Ebbene, per la prima volta, ogni intento dell'autore sembrava perfettamente compiuto, in un'apoteosi di virtuosismo e di calore: perché tutto col Kelemen prende forma e logica, tutto si spiega, tutto ha un perché, anche una frase apparentemente illogica o faticosa che nell'opera di Schumann a volte si può trovare. Apice assoluto e momento di ipnosi collettiva il meraviglioso Adagio molto, seguito da quella specie di cavalcata eroica finale verso l'infinito che è l'Allegro molto vivace, spauracchio di tutti i quartetti professionisti. I nostri lo eseguivano con invidiabile souplesse e con espressività, con velocità contenuta e dominio sovrano.

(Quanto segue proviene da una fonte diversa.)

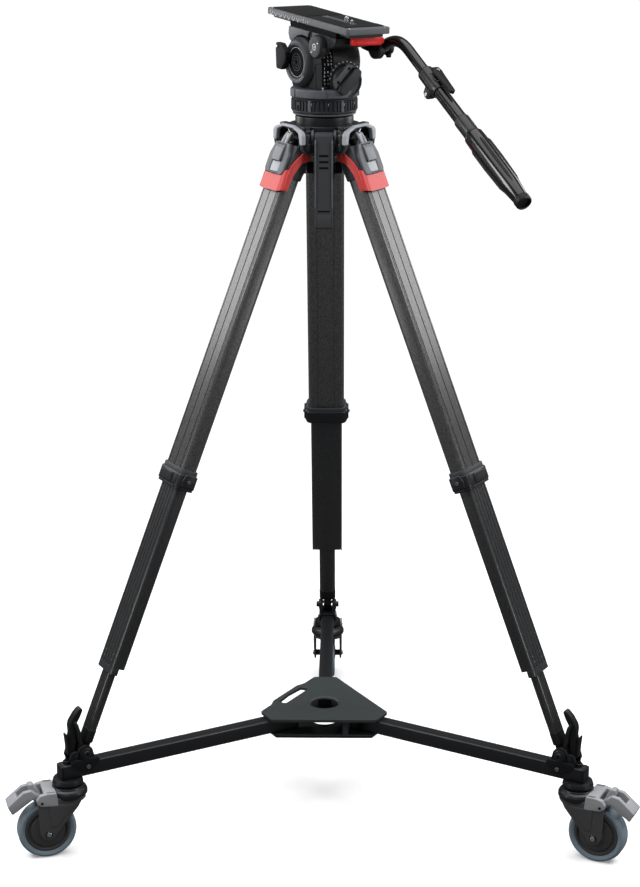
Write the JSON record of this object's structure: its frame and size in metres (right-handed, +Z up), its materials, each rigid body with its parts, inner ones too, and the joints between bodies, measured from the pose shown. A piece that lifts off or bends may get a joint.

Mirabilia si sono poi udite nello struggente Quartettsatz in do minore D 703 di Franz Schubert, in cui i nostri non hanno dimenticato che Schubert è autore romantico ancorché mascherato di classicismo, ma soprattutto nel finale Quartetto n. 5 (1934) di Béla Bartók, in cui il Kelemen dava ulteriore prova di superiore dominio tecnico (ma bastava un allegro haydniano per capire tutto) e di avvincente coinvolgimento musicale ed espressivo. Qui l'incredibile tavolozza timbrica disponibile e la tenuta assoluta, nonché l'entusiasmante realizzazione di ogni intento del compositore, letteralmente esplodevano in un finale glorioso, senza la benché minima cessione a momenti di stanchezza o di distrazione, tutti e quattro coinvolti in un incredibile vortice ritmico e in una apoteosi di ragione e sentimento. Applausi da stadio e bis haydniano di grandissimo pregio.